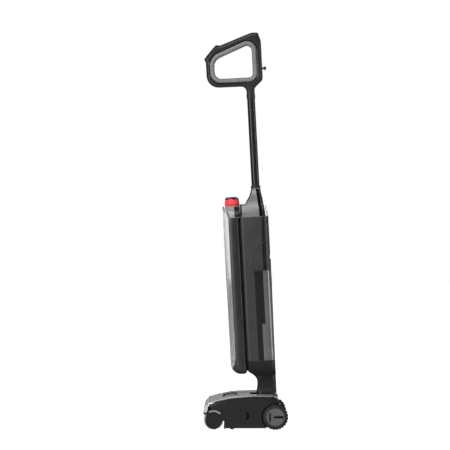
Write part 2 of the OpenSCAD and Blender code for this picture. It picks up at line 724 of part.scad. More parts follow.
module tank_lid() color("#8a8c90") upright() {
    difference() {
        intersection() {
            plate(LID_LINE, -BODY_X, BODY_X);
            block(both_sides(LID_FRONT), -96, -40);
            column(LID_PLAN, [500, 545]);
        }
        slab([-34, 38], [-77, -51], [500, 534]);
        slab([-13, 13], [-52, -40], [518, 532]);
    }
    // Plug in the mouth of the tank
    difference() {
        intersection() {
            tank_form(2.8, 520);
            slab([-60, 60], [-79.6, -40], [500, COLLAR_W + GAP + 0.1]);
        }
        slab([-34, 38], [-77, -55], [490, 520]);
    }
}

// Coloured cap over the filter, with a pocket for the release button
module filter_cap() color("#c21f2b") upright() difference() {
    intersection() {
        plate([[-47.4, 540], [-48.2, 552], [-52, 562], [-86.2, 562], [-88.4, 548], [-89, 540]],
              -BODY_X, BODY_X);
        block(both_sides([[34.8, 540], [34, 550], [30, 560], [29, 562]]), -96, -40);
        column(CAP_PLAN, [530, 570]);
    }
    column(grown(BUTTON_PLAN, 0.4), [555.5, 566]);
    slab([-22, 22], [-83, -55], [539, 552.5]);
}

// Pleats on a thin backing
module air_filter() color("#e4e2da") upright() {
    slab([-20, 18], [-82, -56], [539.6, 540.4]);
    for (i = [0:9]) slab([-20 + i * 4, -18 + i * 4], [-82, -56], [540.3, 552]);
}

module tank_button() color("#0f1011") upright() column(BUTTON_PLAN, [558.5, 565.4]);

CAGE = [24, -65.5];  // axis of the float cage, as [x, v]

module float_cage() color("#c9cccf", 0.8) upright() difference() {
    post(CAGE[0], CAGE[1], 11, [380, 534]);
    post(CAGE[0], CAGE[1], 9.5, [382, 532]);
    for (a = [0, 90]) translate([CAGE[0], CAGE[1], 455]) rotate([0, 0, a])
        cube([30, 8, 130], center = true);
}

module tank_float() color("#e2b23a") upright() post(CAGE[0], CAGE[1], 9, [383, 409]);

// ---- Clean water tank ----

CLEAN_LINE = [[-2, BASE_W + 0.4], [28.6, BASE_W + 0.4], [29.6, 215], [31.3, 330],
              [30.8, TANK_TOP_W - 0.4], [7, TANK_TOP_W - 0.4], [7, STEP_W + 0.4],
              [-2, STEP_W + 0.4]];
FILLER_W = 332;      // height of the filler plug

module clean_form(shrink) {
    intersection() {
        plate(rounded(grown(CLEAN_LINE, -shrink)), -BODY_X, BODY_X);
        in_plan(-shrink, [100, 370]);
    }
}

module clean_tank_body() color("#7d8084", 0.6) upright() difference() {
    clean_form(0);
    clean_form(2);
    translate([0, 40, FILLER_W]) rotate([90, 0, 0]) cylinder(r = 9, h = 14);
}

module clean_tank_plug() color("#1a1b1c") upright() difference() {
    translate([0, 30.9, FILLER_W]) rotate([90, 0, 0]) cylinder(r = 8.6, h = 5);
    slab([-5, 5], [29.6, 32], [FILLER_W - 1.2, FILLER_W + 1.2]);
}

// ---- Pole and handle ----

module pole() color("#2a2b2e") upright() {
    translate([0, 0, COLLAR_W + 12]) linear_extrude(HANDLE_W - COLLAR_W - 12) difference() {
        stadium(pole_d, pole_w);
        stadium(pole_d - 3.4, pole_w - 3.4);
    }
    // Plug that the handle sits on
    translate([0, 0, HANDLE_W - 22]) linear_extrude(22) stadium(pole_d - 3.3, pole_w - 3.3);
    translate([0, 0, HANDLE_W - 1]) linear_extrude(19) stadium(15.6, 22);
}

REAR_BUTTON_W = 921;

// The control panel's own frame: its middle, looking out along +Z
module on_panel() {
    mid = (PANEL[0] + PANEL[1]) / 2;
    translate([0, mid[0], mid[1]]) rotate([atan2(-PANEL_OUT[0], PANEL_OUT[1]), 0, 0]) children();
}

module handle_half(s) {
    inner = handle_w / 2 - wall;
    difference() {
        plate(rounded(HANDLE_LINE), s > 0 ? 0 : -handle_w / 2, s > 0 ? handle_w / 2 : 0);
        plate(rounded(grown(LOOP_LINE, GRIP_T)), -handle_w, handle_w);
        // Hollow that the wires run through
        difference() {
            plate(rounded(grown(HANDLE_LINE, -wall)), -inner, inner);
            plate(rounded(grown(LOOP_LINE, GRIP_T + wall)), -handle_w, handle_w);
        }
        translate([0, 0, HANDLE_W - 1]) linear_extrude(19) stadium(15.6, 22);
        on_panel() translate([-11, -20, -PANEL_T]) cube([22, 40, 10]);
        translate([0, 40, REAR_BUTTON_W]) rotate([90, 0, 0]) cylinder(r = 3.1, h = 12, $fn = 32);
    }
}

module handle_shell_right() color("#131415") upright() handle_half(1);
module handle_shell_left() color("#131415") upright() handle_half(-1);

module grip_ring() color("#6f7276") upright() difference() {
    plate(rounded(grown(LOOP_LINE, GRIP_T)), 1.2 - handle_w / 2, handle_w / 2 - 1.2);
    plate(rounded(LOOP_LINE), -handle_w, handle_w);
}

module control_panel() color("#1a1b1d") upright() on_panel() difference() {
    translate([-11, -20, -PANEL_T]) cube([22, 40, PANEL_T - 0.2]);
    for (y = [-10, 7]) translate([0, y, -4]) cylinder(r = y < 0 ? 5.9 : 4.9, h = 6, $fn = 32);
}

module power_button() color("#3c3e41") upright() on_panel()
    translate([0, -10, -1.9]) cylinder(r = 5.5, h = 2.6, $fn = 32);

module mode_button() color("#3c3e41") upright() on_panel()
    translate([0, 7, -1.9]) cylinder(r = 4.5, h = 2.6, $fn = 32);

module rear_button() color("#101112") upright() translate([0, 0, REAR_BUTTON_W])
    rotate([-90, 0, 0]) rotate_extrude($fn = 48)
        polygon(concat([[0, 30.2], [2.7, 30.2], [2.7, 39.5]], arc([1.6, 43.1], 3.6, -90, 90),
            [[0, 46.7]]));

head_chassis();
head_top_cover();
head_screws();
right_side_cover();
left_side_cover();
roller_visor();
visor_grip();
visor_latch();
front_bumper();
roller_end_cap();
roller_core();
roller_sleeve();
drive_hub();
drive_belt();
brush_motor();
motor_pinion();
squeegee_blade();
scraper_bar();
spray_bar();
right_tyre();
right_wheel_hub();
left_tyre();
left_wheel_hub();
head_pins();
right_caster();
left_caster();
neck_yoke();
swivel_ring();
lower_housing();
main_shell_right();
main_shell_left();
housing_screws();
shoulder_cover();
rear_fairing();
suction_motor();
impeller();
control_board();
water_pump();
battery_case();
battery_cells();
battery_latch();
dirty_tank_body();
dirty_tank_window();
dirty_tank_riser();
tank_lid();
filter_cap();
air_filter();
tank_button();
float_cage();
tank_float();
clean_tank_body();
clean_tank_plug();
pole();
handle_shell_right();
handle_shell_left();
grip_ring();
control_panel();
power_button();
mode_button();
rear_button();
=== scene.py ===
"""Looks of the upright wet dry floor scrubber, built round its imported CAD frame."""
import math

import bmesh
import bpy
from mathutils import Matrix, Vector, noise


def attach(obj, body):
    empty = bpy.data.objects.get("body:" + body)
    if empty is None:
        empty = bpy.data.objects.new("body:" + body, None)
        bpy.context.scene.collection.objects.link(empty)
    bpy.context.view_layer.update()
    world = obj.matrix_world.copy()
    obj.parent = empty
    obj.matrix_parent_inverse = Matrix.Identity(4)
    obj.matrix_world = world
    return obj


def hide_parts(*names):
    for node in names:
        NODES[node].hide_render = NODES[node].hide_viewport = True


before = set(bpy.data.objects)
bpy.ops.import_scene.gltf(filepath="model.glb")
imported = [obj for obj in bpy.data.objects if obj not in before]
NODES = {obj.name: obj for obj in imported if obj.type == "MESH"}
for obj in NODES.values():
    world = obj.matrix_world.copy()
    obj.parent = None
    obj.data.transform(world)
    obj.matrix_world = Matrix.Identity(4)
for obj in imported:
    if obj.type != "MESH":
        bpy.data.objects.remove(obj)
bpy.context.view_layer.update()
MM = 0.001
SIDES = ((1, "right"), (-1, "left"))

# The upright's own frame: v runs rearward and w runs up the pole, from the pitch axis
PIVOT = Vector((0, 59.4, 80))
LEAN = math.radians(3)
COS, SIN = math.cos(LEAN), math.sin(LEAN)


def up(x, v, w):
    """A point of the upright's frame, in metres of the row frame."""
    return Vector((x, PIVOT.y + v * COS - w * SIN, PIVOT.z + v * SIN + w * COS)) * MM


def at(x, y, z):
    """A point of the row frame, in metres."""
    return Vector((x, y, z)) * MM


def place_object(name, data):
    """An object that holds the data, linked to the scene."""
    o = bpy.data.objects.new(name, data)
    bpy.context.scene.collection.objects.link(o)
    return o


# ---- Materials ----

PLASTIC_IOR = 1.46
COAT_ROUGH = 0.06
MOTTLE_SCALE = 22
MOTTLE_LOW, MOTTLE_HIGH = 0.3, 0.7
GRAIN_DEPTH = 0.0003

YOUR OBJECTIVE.
Reproduce verbatim the lines above, from the line with "head_chassis();" through the line with "bpy.data.objects.remove(obj)".

OUTPUT FOR THIS TASK.
head_chassis();
head_top_cover();
head_screws();
right_side_cover();
left_side_cover();
roller_visor();
visor_grip();
visor_latch();
front_bumper();
roller_end_cap();
roller_core();
roller_sleeve();
drive_hub();
drive_belt();
brush_motor();
motor_pinion();
squeegee_blade();
scraper_bar();
spray_bar();
right_tyre();
right_wheel_hub();
left_tyre();
left_wheel_hub();
head_pins();
right_caster();
left_caster();
neck_yoke();
swivel_ring();
lower_housing();
main_shell_right();
main_shell_left();
housing_screws();
shoulder_cover();
rear_fairing();
suction_motor();
impeller();
control_board();
water_pump();
battery_case();
battery_cells();
battery_latch();
dirty_tank_body();
dirty_tank_window();
dirty_tank_riser();
tank_lid();
filter_cap();
air_filter();
tank_button();
float_cage();
tank_float();
clean_tank_body();
clean_tank_plug();
pole();
handle_shell_right();
handle_shell_left();
grip_ring();
control_panel();
power_button();
mode_button();
rear_button();
=== scene.py ===
"""Looks of the upright wet dry floor scrubber, built round its imported CAD frame."""
import math

import bmesh
import bpy
from mathutils import Matrix, Vector, noise


def attach(obj, body):
    empty = bpy.data.objects.get("body:" + body)
    if empty is None:
        empty = bpy.data.objects.new("body:" + body, None)
        bpy.context.scene.collection.objects.link(empty)
    bpy.context.view_layer.update()
    world = obj.matrix_world.copy()
    obj.parent = empty
    obj.matrix_parent_inverse = Matrix.Identity(4)
    obj.matrix_world = world
    return obj


def hide_parts(*names):
    for node in names:
        NODES[node].hide_render = NODES[node].hide_viewport = True


before = set(bpy.data.objects)
bpy.ops.import_scene.gltf(filepath="model.glb")
imported = [obj for obj in bpy.data.objects if obj not in before]
NODES = {obj.name: obj for obj in imported if obj.type == "MESH"}
for obj in NODES.values():
    world = obj.matrix_world.copy()
    obj.parent = None
    obj.data.transform(world)
    obj.matrix_world = Matrix.Identity(4)
for obj in imported:
    if obj.type != "MESH":
        bpy.data.objects.remove(obj)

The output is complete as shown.